Work through the data line by line, gathering every line that has the word "scene".

Records contained in a dataset:

———

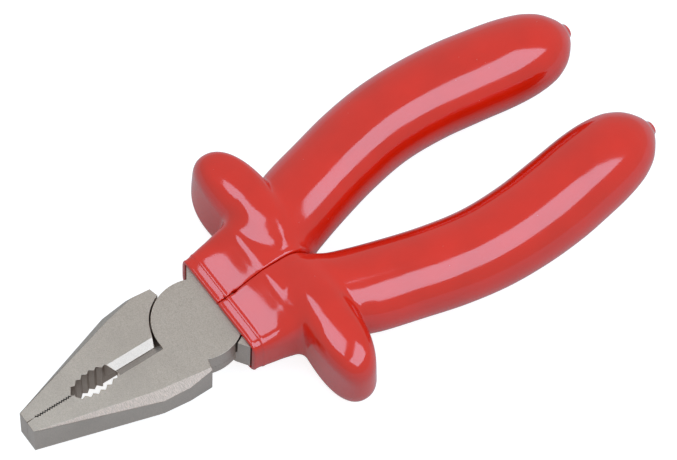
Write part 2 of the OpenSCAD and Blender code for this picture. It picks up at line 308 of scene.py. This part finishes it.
# ---------------------------------------------------------------- materials
class Shading:
    """A Principled material whose details are fed by textures in object space."""

    def __init__(self, name):
        self.material = bpy.data.materials.new(name)
        self.material.use_nodes = True
        self.nodes = self.material.node_tree.nodes
        self.links = self.material.node_tree.links
        self.bsdf = self.nodes["Principled BSDF"]
        self.place = self.nodes.new("ShaderNodeTexCoord").outputs["Object"]

    def set(self, **values):
        """Give shader inputs their values; an underscore stands for a space."""
        for name, value in values.items():
            self.bsdf.inputs[name.replace("_", " ")].default_value = value

    def join(self, source, target):
        self.links.new(source, target)

    def noise(self, size, detail=2.0, stretch=(1, 1, 1), turn=0.0):
        """Noise whose blobs are about size metres across, before it is stretched."""
        mapping = self.nodes.new("ShaderNodeMapping")
        mapping.inputs["Scale"].default_value = [1 / s for s in stretch]
        mapping.inputs["Rotation"].default_value = (0, 0, turn)
        self.join(self.place, mapping.inputs["Vector"])
        texture = self.nodes.new("ShaderNodeTexNoise")
        texture.inputs["Scale"].default_value = 1 / size
        texture.inputs["Detail"].default_value = detail
        self.join(mapping.outputs["Vector"], texture.inputs["Vector"])
        return texture.outputs["Fac"]

    def specks(self, spacing, radius, share):
        """1 inside sparse round specks, 0 elsewhere."""
        cells = self.nodes.new("ShaderNodeTexVoronoi")
        cells.inputs["Scale"].default_value = 1 / spacing
        self.join(self.place, cells.inputs["Vector"])
        near = self.math("LESS_THAN", cells.outputs["Distance"], radius / spacing)
        chosen = self.math("LESS_THAN", cells.outputs["Color"], share)
        return self.math("MULTIPLY", near, chosen)

    def openness(self, reach):
        """1 in the open, 0 deep in a gap whose other side is within reach metres."""
        node = self.nodes.new("ShaderNodeAmbientOcclusion")
        node.samples = 8
        node.inputs["Distance"].default_value = reach
        return node.outputs["AO"]

    def math(self, operation, a, b):
        """A Math node on two sockets or numbers."""
        node = self.nodes.new("ShaderNodeMath")
        node.operation = operation
        for socket, value in zip(node.inputs, (a, b)):
            if isinstance(value, (int, float)):
                socket.default_value = value
            else:
                self.join(value, socket)
        return node.outputs[0]

    def spread(self, source, low, high, start=0.3, end=0.7):
        """Source between start and end, stretched to run from low to high."""
        node = self.nodes.new("ShaderNodeMapRange")
        node.inputs["From Min"].default_value = start
        node.inputs["From Max"].default_value = end
        node.inputs["To Min"].default_value = low
        node.inputs["To Max"].default_value = high
        self.join(source, node.inputs["Value"])
        return node.outputs["Result"]

    def tint(self, source, dark, light, start=0.3, end=0.7):
        """Colour that runs from dark to light as the source runs from start to end."""
        node = self.nodes.new("ShaderNodeValToRGB")
        low, high = node.color_ramp.elements
        low.position = start
        low.color = (*dark, 1)
        high.position = end
        high.color = (*light, 1)
        self.join(source, node.inputs["Fac"])
        return node.outputs["Color"]

    def blend(self, share, below, above):
        """Two colours mixed: all below where the share is 0, all above where it is 1."""
        node = self.nodes.new("ShaderNodeMix")
        node.data_type = "RGBA"
        self.join(share, node.inputs["Factor"])
        for socket, colour in ((node.inputs["A"], below), (node.inputs["B"], above)):
            if isinstance(colour, tuple):
                socket.default_value = (*colour, 1)
            else:
                self.join(colour, socket)
        return node.outputs["Result"]

    def relief(self, *layers):
        """Bump layers, each a (height, depth in metres) pair."""
        normal = None
        for height, depth in layers:
            node = self.nodes.new("ShaderNodeBump")
            node.inputs["Distance"].default_value = depth
            self.join(height, node.inputs["Height"])
            if normal is not None:
                self.join(normal, node.inputs["Normal"])
            normal = node.outputs["Normal"]
        self.join(normal, self.bsdf.inputs["Normal"])


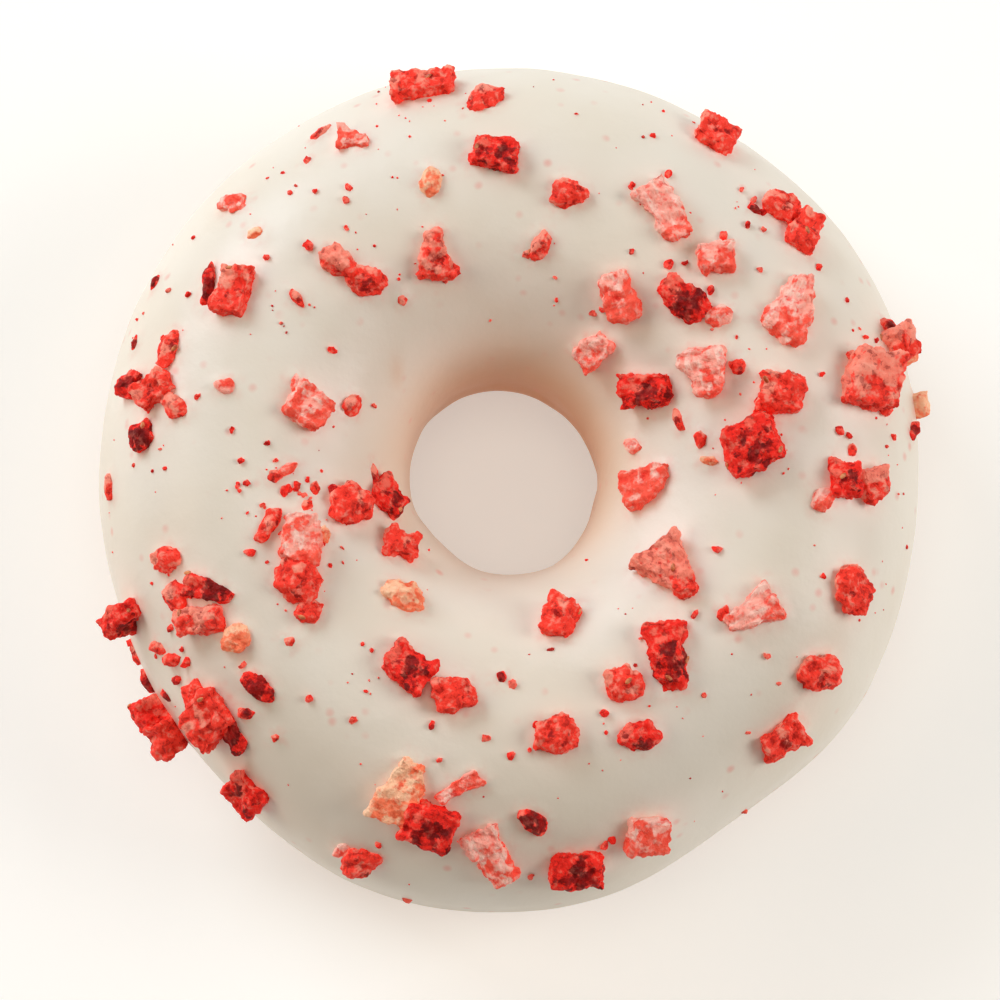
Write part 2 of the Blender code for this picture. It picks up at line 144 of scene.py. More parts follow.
# %% A wire that can be added and multiplied
class Wire:
    """One output of a node, which Python's own signs can work on."""

    def __init__(self, tree, socket=None):
        self.tree = tree
        self.socket = socket

    def node(self, kind, values=None, output=0, **settings):
        """A new node: its settings first, then its sockets' values or links."""
        made = self.tree.nodes.new(kind)
        for name, value in settings.items():
            setattr(made, name, value)
        for name, value in (values or {}).items():
            if isinstance(value, Wire):
                self.tree.links.new(value.socket, made.inputs[name])
            else:
                made.inputs[name].default_value = value
        return Wire(self.tree, made.outputs[output])

    def also(self, output):
        """Another output of the same node."""
        return Wire(self.tree, self.socket.node.outputs[output])

    def maths(self, operation, *terms):
        """A Math node on these terms."""
        return self.node("ShaderNodeMath", dict(enumerate(terms)), operation=operation)

    def __add__(self, other):
        return self.maths("ADD", self, other)

    def __radd__(self, other):
        return self.maths("ADD", other, self)

    def __sub__(self, other):
        return self.maths("SUBTRACT", self, other)

    def __rsub__(self, other):
        return self.maths("SUBTRACT", other, self)

    def __mul__(self, other):
        return self.maths("MULTIPLY", self, other)

    def __rmul__(self, other):
        return self.maths("MULTIPLY", other, self)

    def __truediv__(self, other):
        return self.maths("DIVIDE", self, other)

    def __rtruediv__(self, other):
        return self.maths("DIVIDE", other, self)

    def __mod__(self, other):
        return self.maths("FLOORED_MODULO", self, other)

    def __gt__(self, other):
        return self.maths("GREATER_THAN", self, other)


print("signs that make Math nodes: + - * / % >")

# %% [markdown]
# ## Helpers for both numbers and wires
#
# The ring's shape is one set of formulas. Geometry Nodes use them on wires to bend a
# grid into the icing, and Python uses them on numbers to seat each strawberry piece.
# So the first few functions look at what they are given, and either work it out at once
# or add a node. The others are for wires alone. Noise and cell patterns take their grain
# in millimetres, because sizes read off a real doughnut are easier to judge than a
# texture's scale.


# %% Functions that work on both
def work(operation, plain, *terms):
    """Work something out, at once for numbers and by a Math node for wires."""
    wires = [term for term in terms if isinstance(term, Wire)]
    return wires[0].maths(operation, *terms) if wires else plain(*terms)


def sine(angle):
    return work("SINE", math.sin, angle)


def cosine(angle):
    return work("COSINE", math.cos, angle)


def least(one, other):
    return work("MINIMUM", min, one, other)


def most(one, other):
    return work("MAXIMUM", max, one, other)


def hump(away):
    """1 in the middle and smoothly down to 0 on both sides."""
    return work("EXPONENT", math.exp, away * away * -1.0)


def ease(value, start, end):
    """0 before the start, 1 after the end, and a smooth climb between them."""
    sockets = {0: value, 1: start, 2: end, 3: 0.0, 4: 1.0}
    return value.node("ShaderNodeMapRange", sockets, interpolation_type="SMOOTHSTEP")


def scaled(vector, amount):
    """A vector made longer or shorter."""
    sockets = {0: vector, "Scale": amount}
    return vector.node("ShaderNodeVectorMath", sockets, operation="SCALE")


def noise(place, grain, detail=3.0, roughness=0.5):
    """Soft noise from 0 to 1, with features about as large as the grain, in mm."""
    sockets = {"Vector": place, "Scale": 1.0 / (grain * MM), "Detail": detail, "Roughness": roughness}
    return place.node("ShaderNodeTexNoise", sockets)


def cells(place, grain):
    """How far the nearest of scattered points is, which lie about a grain apart, in mm."""
    sockets = {"Vector": place, "Scale": 1.0 / (grain * MM), "Randomness": 1.0}
    return place.node("ShaderNodeTexVoronoi", sockets, feature="F1")


def blend(factor, one, other):
    """A colour between two colours."""
    pair = [colour if isinstance(colour, Wire) else (*colour, 1.0) for colour in (one, other)]
    sockets = {0: factor, 6: pair[0], 7: pair[1]}
    return factor.node("ShaderNodeMix", sockets, output=2, data_type="RGBA")


def part_of(vector, letter):
    """One of a vector's three numbers, by its letter."""
    return vector.node("ShaderNodeSeparateXYZ", {0: vector}, output=letter)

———

* [OUTPUT FOR THIS TASK]:
Write part 2 of the OpenSCAD and Blender code for this picture. It picks up at line 308 of scene.py. This part finishes it.
Write part 2 of the Blender code for this picture. It picks up at line 144 of scene.py. More parts follow.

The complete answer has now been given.